La levée de la prohibition qui frappait en France les cotonnettes et étoffes à pantalon ainsi que la poterie de grès fin[2] constitue au profit de la Belgique un avantage d’autant plus appréciable que ce pays obtient, quant à présent du moins, une faculté d’importation qui n’est partagée par aucun autre. Pour la poterie, il y a près de vingt ans que l’on songe en France à abolir la prohibition, et notre industrie reconnaît elle-même qu’elle est en mesure de soutenir la concurrence étrangère. Quant aux étoffes de laine, les manufacturiers de Roubaix, qui fabriquent particulièrement les articles similaires de ceux que le traité admettra désormais à l’entrée en France, ont exprimé des plaintes très vives contre la faveur accordée à l’industrie belge ; cependant il faut remarquer que la prohibition est remplacée par un droit de 25 pour 100, et ce droit semble assez élevé pour protéger nos manufactures, que défendent en outre le bon goût et la solidité de leur fabrication.

Les réductions de droits accordées à la Belgique pour l’importation en France des livres, papiers, estampes, encre et caractères d’impression sont la conséquence naturelle de la suppression des contrefaçons. Elles ouvrent à la typographie belge une carrière nouvelle. Au lieu de contrefaire les œuvres de nos écrivains, les imprimeurs de Bruxelles pourront se livrer désormais à la réimpression loyale, soit même à la publication des livres français, et ils trouveront sur notre marché le placement d’une partie de leurs produits[3].

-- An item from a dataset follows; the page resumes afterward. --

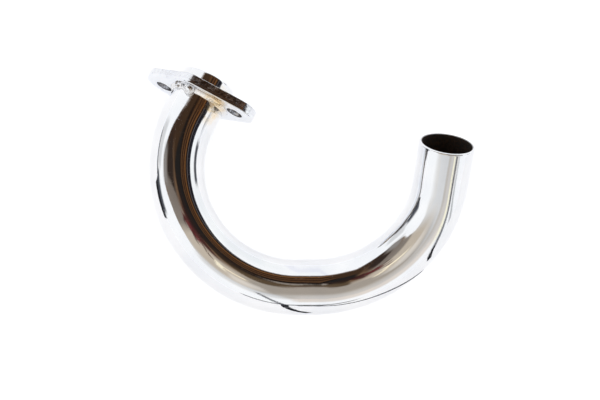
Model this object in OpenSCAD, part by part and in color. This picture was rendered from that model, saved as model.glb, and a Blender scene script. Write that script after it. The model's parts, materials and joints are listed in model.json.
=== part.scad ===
// Exhaust header pipe of a small engine: one tube bent twice in different planes,
// a two-bolt flange welded on just behind its inlet end, and a plain open outlet.
// Millimetres. The pipe lies on a table, +Z up, with the origin under the middle of its box.

/* [Tube] */
// Outside diameter of the tube
tube_od = 28; // [22:0.5:32]
// Wall thickness of the tube
tube_wall = 1.5; // [1:0.1:2]
// How far the tube stands out of the flange on the engine's side
nose_length = 6; // [4:0.5:10]
// Straight length between the flange and the first bend
inlet_straight = 10; // [8:0.5:20]
// Straight length between the two bends
mid_straight = 10; // [5:0.5:30]
// Straight length after the second bend, up to the open outlet
outlet_straight = 23; // [10:0.5:60]

/* [Bends] */
// Centreline radius of both bends
bend_radius = 58.5; // [50:0.5:70]
// Angle of the first bend, next to the flange
first_bend = 119; // [100:1:130]
// Angle of the second bend, next to the outlet
second_bend = 87; // [70:1:95]
// Twist of the tube between the planes of the two bends
bend_twist = 35; // [20:1:45]
// Direction of the first bend, turned from the line through the bolt holes
first_bend_turn = 28; // [0:1:60]
// How much the bends are drawn in on each face of the wall, against the straights
bend_draw = 0.05; // [0.02:0.01:0.2]

/* [Flange] */
// Thickness of the flange plate
flange_thickness = 5; // [4:0.5:8]
// Distance between the centres of the two bolt holes
bolt_spacing = 42; // [40:0.5:50]
// Diameter of each bolt hole
bolt_hole_d = 8.5; // [6.5:0.5:9]
// Radius of the rounded tips, each around a bolt hole
tip_radius = 10; // [8:0.5:12]
// Width of the flange across its waist
waist_width = 41; // [38:0.5:44]
// Radius of the blunt corners at the waist
waist_radius = 6; // [4:0.5:10]
// Clearance between the tube and the hole that it passes through, on the radius
tube_clearance = 0.1; // [0.05:0.05:0.3]

/* [Weld] */
// Leg of the fillet weld, along the tube and along the flange
weld_leg = 2.6; // [2:0.1:4]
// Radius of the round lump where the bead was stopped
stop_radius = 3.2; // [2.5:0.1:4]
// Place of that lump around the tube, from the line through the bolt holes
stop_turn = -88; // [-180:1:180]
// Radius of the small tack beside it
tack_radius = 2; // [1.5:0.1:3]
// Place of the tack around the tube, from the line through the bolt holes
tack_turn = -125; // [-180:1:180]

/* [Resting place] */
// Turn about X that lays the pipe on its flange's waist and its lowest bend
lay_x = -92.5; // [-95:0.1:-90]
// Turn about Y that lays the pipe down, made after the turn about X
lay_y = -23.6; // [-26:0.1:-21]
// Turn about Z on the table, made last
lay_z = -26.1; // [-180:0.1:180]

/* [Hidden] */
$fn = 96;
cut = 1; // how far a cutting tool runs past the face that it cuts
tube_r = tube_od / 2;
bore_r = tube_r - tube_wall;
nose_top = flange_thickness + nose_length;
inlet_run = nose_top + inlet_straight; // nose end to the first bend
bend_lap = 0.3; // degrees of a bend that lie inside each straight beside it
mid_lap = 0.2; // how far the middle straight runs on into each bend beside it
tip_x = bolt_spacing / 2;
waist_y = waist_width / 2 - waist_radius;

// The flange's four sides touch both a tip circle and a waist circle.
// side_lean is the angle between such a side and the line through the bolt holes.
side_lean = acos((tip_radius - waist_radius) / norm([tip_x, waist_y])) - atan2(tip_x, waist_y);
side_normal = [sin(side_lean), cos(side_lean)];
tip_touch = [tip_x, 0] + tip_radius * side_normal;
waist_touch = [0, waist_y] + waist_radius * side_normal;

// A frame along the tube is [place, x, y, z], where z points along the tube's run
// and x points to the inside of the next bend.
inlet_frame = [
    [0, 0, nose_top],
    [cos(first_bend_turn), sin(first_bend_turn), 0],
    [sin(first_bend_turn), -cos(first_bend_turn), 0],
    [0, 0, -1]
];
function on_straight(f, length) = [f[0] + length * f[3], f[1], f[2], f[3]];
function on_bend(f, r, a) = [
    f[0] + r * (1 - cos(a)) * f[1] + r * sin(a) * f[3],
    cos(a) * f[1] - sin(a) * f[3],
    f[2],
    sin(a) * f[1] + cos(a) * f[3]
];
function twisted(f, a) = [f[0], cos(a) * f[1] + sin(a) * f[2], cos(a) * f[2] - sin(a) * f[1], f[3]];
first_start = on_straight(inlet_frame, inlet_run);
first_end = on_bend(first_start, bend_radius, first_bend);
second_start = twisted(on_straight(first_end, mid_straight), bend_twist);
second_end = on_bend(second_start, bend_radius, second_bend);
outlet_frame = on_straight(second_end, outlet_straight);

// Cross-sections that the reach of the tube is measured on
bend_step = 0.5;
run_frames = concat(
    [inlet_frame],
    [for (a = [0 : bend_step : first_bend]) on_bend(first_start, bend_radius, a)],
    [for (a = [0 : bend_step : second_bend]) on_bend(second_start, bend_radius, a)],
    [outlet_frame]
);
// Circles of the flange's outline, each [x, y, radius]
rim_circles = [
    [tip_x, 0, tip_radius],
    [-tip_x, 0, tip_radius],
    [0, waist_y, waist_radius],
    [0, -waist_y, waist_radius]
];

function turned_x(p, a) = [p[0], cos(a) * p[1] - sin(a) * p[2], sin(a) * p[1] + cos(a) * p[2]];
function turned_y(p, a) = [cos(a) * p[0] + sin(a) * p[2], p[1], cos(a) * p[2] - sin(a) * p[0]];
function turned_z(p, a) = [cos(a) * p[0] - sin(a) * p[1], sin(a) * p[0] + cos(a) * p[1], p[2]];
function laid(p) = turned_z(turned_y(turned_x(p, lay_x), lay_y), lay_z);

// How far a disc reaches along row axis k, for its centre p, axis n and radius r
function disc_reach(p, n, r, k, side) = side * laid(p)[k] + r * sqrt(max(0, 1 - pow(laid(n)[k], 2)));
function tube_reach(k, side) = max([for (f = run_frames) disc_reach(f[0], f[3], tube_r, k, side)]);
function flange_reach(k, side) = max([
    for (c = rim_circles, z = [0, flange_thickness])
        disc_reach([c[0], c[1], z], [0, 0, 1], c[2], k, side)
]);
function reach(k, side) = max(tube_reach(k, side), flange_reach(k, side));
row_origin = [
    (reach(0, 1) - reach(0, -1)) / 2,
    (reach(1, 1) - reach(1, -1)) / 2,
    -reach(2, -1)
];

// Takes children drawn in the flange's frame (z = 0 on the flange's pipe side, +Z out of
// the engine's side, X through the bolt holes) to where the pipe lies.
module lying() {
    translate(-row_origin) rotate([lay_x, lay_y, lay_z]) children();
}

// A straight length of tube along +Z
module straight_tube(length) {
    difference() {
        cylinder(r = tube_r, h = length);
        translate([0, 0, -cut]) cylinder(r = bore_r, h = length + 2 * cut);
    }
}

// A bent length of tube that starts along +Z and turns towards +X. Both ends run a little
// way into the wall of the straights beside them.
module bent_tube(angle) {
    translate([bend_radius, 0, 0])
        rotate([90, 0, 0])
            rotate([0, 0, 180 - angle - bend_lap])
                rotate_extrude(angle = angle + 2 * bend_lap)
                    translate([bend_radius, 0])
                        difference() {
                            circle(r = tube_r - bend_draw);
                            circle(r = bore_r + bend_draw);
                        }
}

// Moves children to the end of such a bend, and turns them with it
module past_bend(angle) {
    translate([bend_radius * (1 - cos(angle)), 0, bend_radius * sin(angle)])
        rotate([0, angle, 0])
            children();
}

// The fillet's solid with the tube's hole in it, on the flange's pipe side
module weld_ring() {
    rotate_extrude()
        polygon([[tube_r, 0], [tube_r + weld_leg, 0], [tube_r, -weld_leg]]);
}

// A lump of weld metal in the corner between the tube and the flange
module weld_lump(radius, turn, seat) {
    difference() {
        rotate([0, 0, turn]) translate([tube_r + seat, 0, -seat]) sphere(r = radius);
        translate([-tube_od, -tube_od, 0]) cube([2 * tube_od, 2 * tube_od, tube_od]);
        translate([0, 0, -tube_od]) cylinder(r = tube_r, h = tube_od + cut);
        rotate_extrude()
            polygon([[tube_r - cut, cut], [tube_r + weld_leg + cut, cut],
                     [tube_r + weld_leg, 0], [tube_r, -weld_leg], [tube_r - cut, -weld_leg]]);
    }
}

module header_tube() {
    color([0.86, 0.88, 0.9])
        lying()
            translate([0, 0, nose_top])
                rotate([180, 0, first_bend_turn]) {
                    straight_tube(inlet_run);
                    translate([0, 0, inlet_run]) {
                        bent_tube(first_bend);
                        past_bend(first_bend) {
                            translate([0, 0, -mid_lap]) straight_tube(mid_straight + 2 * mid_lap);
                            translate([0, 0, mid_straight])
                                rotate([0, 0, bend_twist]) {
                                    bent_tube(second_bend);
                                    past_bend(second_bend) straight_tube(outlet_straight);
                                }
                        }
                    }
                }
}

module flange_plate() {
    color([0.8, 0.82, 0.86])
        lying()
            difference() {
                linear_extrude(flange_thickness) {
                    polygon([
                        tip_touch, waist_touch,
                        [-waist_touch[0], waist_touch[1]], [-tip_touch[0], tip_touch[1]],
                        -tip_touch, -waist_touch,
                        [waist_touch[0], -waist_touch[1]], [tip_touch[0], -tip_touch[1]]
                    ]);
                    for (c = rim_circles) translate([c[0], c[1]]) circle(r = c[2]);
                }
                translate([0, 0, -cut])
                    cylinder(r = tube_r + tube_clearance, h = flange_thickness + 2 * cut);
                for (side = [-1, 1])
                    translate([side * tip_x, 0, -cut])
                        cylinder(d = bolt_hole_d, h = flange_thickness + 2 * cut);
            }
}

module fillet_weld() {
    color([0.7, 0.71, 0.73]) lying() weld_ring();
}

module weld_stop() {
    color([0.7, 0.71, 0.73]) lying() weld_lump(stop_radius, stop_turn, 1.6);
}

module weld_tack() {
    color([0.7, 0.71, 0.73]) lying() weld_lump(tack_radius, tack_turn, 1.4);
}

header_tube();
flange_plate();
fillet_weld();
weld_stop();
weld_tack();
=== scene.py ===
"""Looks of a chrome-plated exhaust header pipe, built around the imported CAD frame.

The pipe lies on a pale surface. Every piece is built in the flange's own frame (millimetres,
z = 0 on the flange's pipe side, +z towards the engine, x through the bolt holes) and is then
placed by one matrix that comes from the flange's mount in the record.
"""

import json
import math

import bpy
import numpy as np
from mathutils import Euler, Matrix, Vector, geometry, noise


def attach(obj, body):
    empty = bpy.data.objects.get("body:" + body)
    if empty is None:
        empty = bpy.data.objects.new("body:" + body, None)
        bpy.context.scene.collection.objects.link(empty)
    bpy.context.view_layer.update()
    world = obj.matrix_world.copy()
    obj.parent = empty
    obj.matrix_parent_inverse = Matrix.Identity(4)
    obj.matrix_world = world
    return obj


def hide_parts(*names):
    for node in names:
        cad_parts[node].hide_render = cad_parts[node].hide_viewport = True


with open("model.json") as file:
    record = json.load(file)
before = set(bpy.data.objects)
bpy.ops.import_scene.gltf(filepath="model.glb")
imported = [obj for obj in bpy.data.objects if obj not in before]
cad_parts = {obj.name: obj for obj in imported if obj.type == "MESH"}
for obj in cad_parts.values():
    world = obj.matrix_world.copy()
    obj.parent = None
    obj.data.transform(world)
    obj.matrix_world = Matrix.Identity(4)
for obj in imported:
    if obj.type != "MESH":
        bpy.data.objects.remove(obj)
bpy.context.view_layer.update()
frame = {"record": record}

# ---------------------------------------------------------------- driving sizes, millimetres
MM = 0.001
TUBE_R = 14.0
WALL = 1.5
NOSE = 6.0
INLET_STRAIGHT = 10.0
MID_STRAIGHT = 10.0
OUTLET_STRAIGHT = 23.0
BEND_R = 58.5
FIRST_BEND = 119.0
SECOND_BEND = 87.0
BEND_TWIST = 35.0
FIRST_TURN = 28.0
FLANGE_T = 5.0
BOLT_SPACING = 42.0
BOLT_HOLE_R = 4.25
TIP_R = 10.0
WAIST_R = 6.0
WAIST_HALF = 20.5
TUBE_HOLE_R = 14.1
LAY = (-92.5, -23.6, -26.1)  # how the pipe lies on the surface, degrees about X, Y, Z

RUN_STEP = 1.0  # spacing of the tube's cross-sections, mm on a straight and degrees on a bend
AROUND = 128  # points round each cross-section
BEND_FLATTENING = 0.35  # how far the outside of a bend is pulled in
WAVE_DEPTH, WAVE_SPACING = 0.02, 9.0  # faint waves along the tube, spacing for each radian
WAVE_SKEW = 1.5  # how far the waves run ahead round the tube, in radians
RIM_STEPS = 6
RIM_SOFTNESS = 0.6  # rounding of the tube's cut ends, 1 is a full half circle
SOOT_START = 0.9  # how far into the wall's thickness the soot starts

TIP_POINTS, WAIST_POINTS, SIDE_POINTS = 40, 20, 24  # on each arc and side of the flange's outline
TUBE_HOLE_POINTS, BOLT_HOLE_POINTS = 160, 72
BEVEL_STEPS, TEAR_STEPS = 6, 8  # up the rolled and the torn part of a punched edge
EDGE_LINES = (0.35, 0.9)  # places beside an edge, on the flat, that keep its shading crisp
SHEAR_SHARE = 0.34  # how much of a punched edge is smooth before it tears
TEAR_DEPTH = 0.10  # depth of the torn band on punched edges
PAINTED_SHADE_IN_HOLES = 0.65  # share of painted shade on the walls of the bolt holes

WELD_LEG = 2.6
BEAD_LEG, BEAD_WANDER = 0.80, 0.06  # the looks' leg as a share of the weld's, and its unevenness
BEAD_RIPPLES = 68  # ripples round the whole bead
RIPPLE_LEAN, RIPPLE_WANDER = 2.6, 1.2  # degrees that a ripple's ends trail, and its unevenness
BEAD_CROWN, RIPPLE_HEIGHT = 0.12, 0.06
BEAD_SINK = 0.15  # how far the bead runs into the tube and the flange
STOP_TURN = -88.0  # place of the stop lump round the tube, degrees from the bolt line
STOP_R, STOP_SEAT, STOP_SQUASH = 3.0, 1.45, 0.86
TACK_TURN = -123.0
TACK_R, TACK_SEAT, TACK_SQUASH = 1.6, 1.0, 0.8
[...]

Les stipulations relatives au houblon, aux glaces, aux machines et mécaniques n’ont pas une moindre importance, et elles doivent exercer une influence assez sensible sur les envois de la Belgique à destination de la France. Le tarif du houblon notamment est abaissé de plus de 40 pour 100 (40 fr. par 100 kilog. au lieu de 72 fr.). Néanmoins l’une des clauses qui ont été le plus remarquées dans le traité du 27 février 1854 est sans contredit celle qui règle

  1. Exposé de motifs du traité de 1854, présenté à la chambre des représentans.
  2. La prohibition sur la poterie de provenance belge ne sera levée qu’un an après l’échange des ratifications du traité.
  3. De 160 et 107 fr. 50 cent, par 100 kilos, ce droit sur les livres français ou étrangers imprimés en Belgique est abaissé à 20 fr. ; pour les papiers, le droit qui variait de 86 à 160 fr. est ramené au taux uniforme de 25 fr. Le gouvernement français a donc reculé la limite de ses concessions aussi loin que possible. Le tarif belge sur les mêmes articles a été en même temps réduit ; il demeure encore au-dessous du nouveau tarif français. Les conditions de l’industrie du papier et des impressions étant plus favorables en Belgique qu’en France, la différence qui subsiste dans les chiffres des deux tarifs est parfaitement justifiée.